Since a lot of this is setting up things I'm hesitant to discuss yet, let's move on to some other random thoughts:
  • Last year, the popular brand of dope was WMD, which matched the Iraq war parallels of the Avon/Marlo war. This year, Bodie's people are pushing Pandemic. Not sure which name is more accurate in describing the effect dope has on these neighborhoods.
  • Did you catch Herc getting uptight when his new partner suggests a willingness to sleep with a man in order to have sex with the city council president? Methinks someone's still smarting from the Gus Triandos fiasco from last year. (Remember, Carver baited him into picking a man he would sleep with to gain the right to nail the Olsen twins, and he picked ol' Gus.) Chauffering Royce seems about the right level of responsibility for Herc, doesn't it?
  • RIP, Fruit. Since Cutty will be more of a factor this year, I was expecting to see another confrontation between them, what with Fruit having ripped off Cutty and then Cutty sparing Fruit's life. C'est la vie; you don't always get closure on this show.
  • Three of the four season premieres have now closed with discovery of a murder: D'Angelo finding out that Avon had the witness against him killed in season one, Bea Russell finding the Russian girls in the can in season two, and now Randy finding out about Lex.
  • Am I remembering right that the official name for the low-rises where D'Angelo, Bodie, Poot and Wallace slung was the Terrace? If so, that's where the kids who beat up Dookie came from.
  • Nice to see another face from "The Corner" turn up, with Reg E. Cathey joining the cast as Carcetti's #2 aide, Norman, who last voted for a white guy when Bobby Kennedy was alive. Or maybe not -- Cathey was 10 at the time of the RFK assassination, and he doesn't appear to be playing older. Side note: both Cathey and Larry Cedar, who plays Leon on "Deadwood," first came to my attention as castmembers on PBS' "Square One." Is Beverly Leech (aka Kate Monday) going to pop up on "John from Cincinatti" or the final "Sopranos" season or something?
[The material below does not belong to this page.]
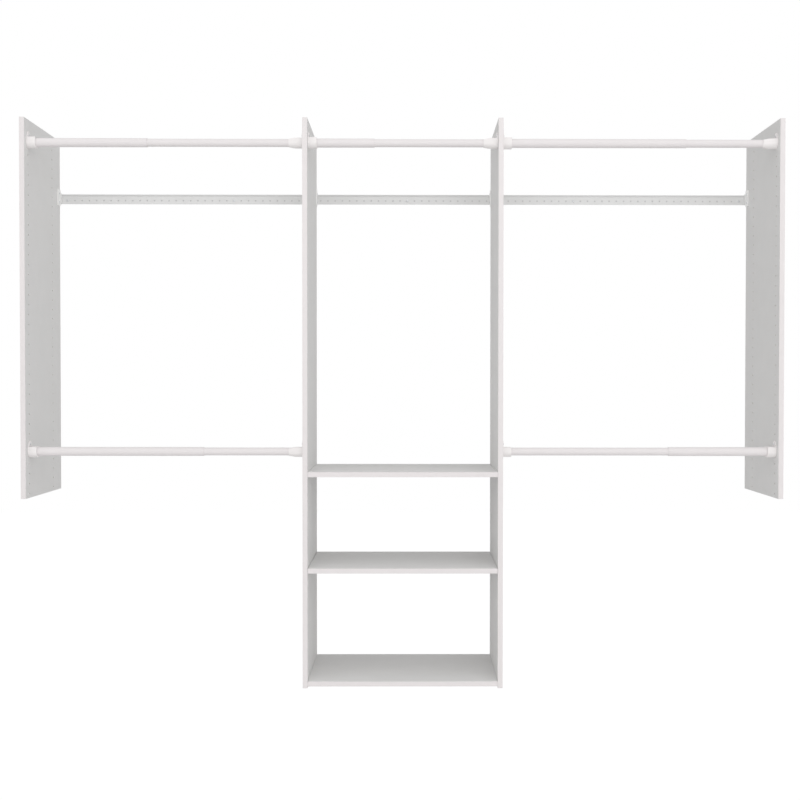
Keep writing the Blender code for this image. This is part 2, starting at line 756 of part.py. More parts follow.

  • This season's version of "Way Down in the Hole" is sung, I believe, by a bunch of Baltimore schoolkids, which fits the education theme. As always, the editing on the main titles is awesome, and I love the kaleidoscope of circular images at the end (the convenience store lazy susan, the spare tire, the kid playing with the tire, etc.).
Lines of the week:
  • School receptionist re: Prez's full name: "You say it, 'cause I ain't even gonna try it."
  • Carver to Bodie: "Where's the love, Bodie? Where is the motherfuckin' love?"
  • The Bunk, re: his true relationship with Lester: "To hell with Norris, Lester. You my real partner. My life partner." & "Look at that bow-legged motherfucker. I made him walk like that."

So, for those of you who made it to the end of this, what did you think? And, to repeat a question from earlier in the week, how many of you watched it for the first time tonight, and how many had already watched it with On Demand? As of now, my plan is to post these reviews on Sunday nights after the HBO premiere, but if I get a sense that the majority of you are seeing the shows earlier -- and if I can swing it -- I might move up the schedule.